Understanding Fractions
Before diving into the details of
comparing, ordering, and performing operations with fractions, it’s important
to clarify what fractions are and why they are essential.
A fraction is a way to represent a
part of a whole. It consists of two parts:
- Numerator:
The top part of the fraction, representing how many parts you have.
- Denominator:
The bottom part of the fraction, representing how many equal parts the
whole is divided into.
For example, in the fraction 3\4, the numerator (3) tells us that we have 3 parts, while the denominator (4) tells us that the whole is divided into 4 equal parts. Fractions can represent values smaller than a whole (like 1\2), values equal to one (like 4\4), or even values greater than one (like 7\4).
Comparing
and Ordering Fractions
One of the fundamental skills in
working with fractions is comparing them to determine which is larger or
smaller and placing them in order. To compare and order fractions, students
must have a firm understanding of how numerators and denominators affect the
size of a fraction.
1. Comparing Fractions with the Same Denominator
When fractions have the same
denominator, comparing them is simple: the fraction with the larger numerator
is the greater fraction. This is because the denominator (the number of equal
parts) is the same, so you only need to compare how many parts you have.
Example:
3/5 and 2/5
Since both fractions have the same
denominator (5), you only compare the numerators. Here, 3 is greater than 2, so
3\5 is larger than 2\5.
2. Comparing Fractions with Different Denominators
When fractions have different
denominators, comparing them requires more effort. The goal is to make the
denominators the same by finding a common denominator. Once the fractions have
a common denominator, you can compare the numerators just like you would with
fractions that started out with the same denominator.
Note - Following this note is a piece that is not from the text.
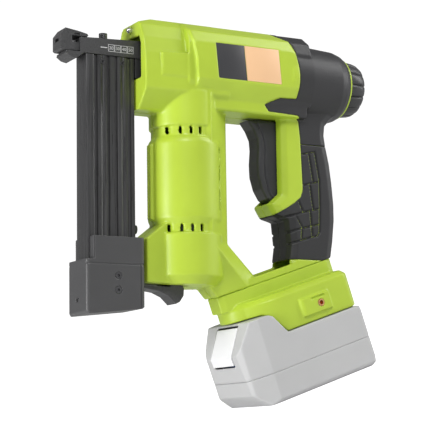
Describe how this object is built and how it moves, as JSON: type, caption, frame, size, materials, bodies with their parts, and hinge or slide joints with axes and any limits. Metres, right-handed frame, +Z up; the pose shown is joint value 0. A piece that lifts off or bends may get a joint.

Steps to compare fractions with
different denominators:
- Find a common multiple: Identify the least common multiple (LCM), which is
the smallest number that both denominators can divide into evenly.
- Convert the fractions:
Rewrite each fraction with the common denominator by multiplying both the
numerator and the denominator by the same number.
- Compare the numerators: Now that the fractions have the same denominator,
compare the numerators to determine which is larger or smaller.
Example:
3/4 and 5/6
The least common denominator of 4
and 6 is 12. Convert each fraction:
3/4 = 9/12 and
5/6 = 10/12
Now that the fractions have the same
denominator, you can compare the numerators: 9 is less than 10, so 9/12 (or 3/4)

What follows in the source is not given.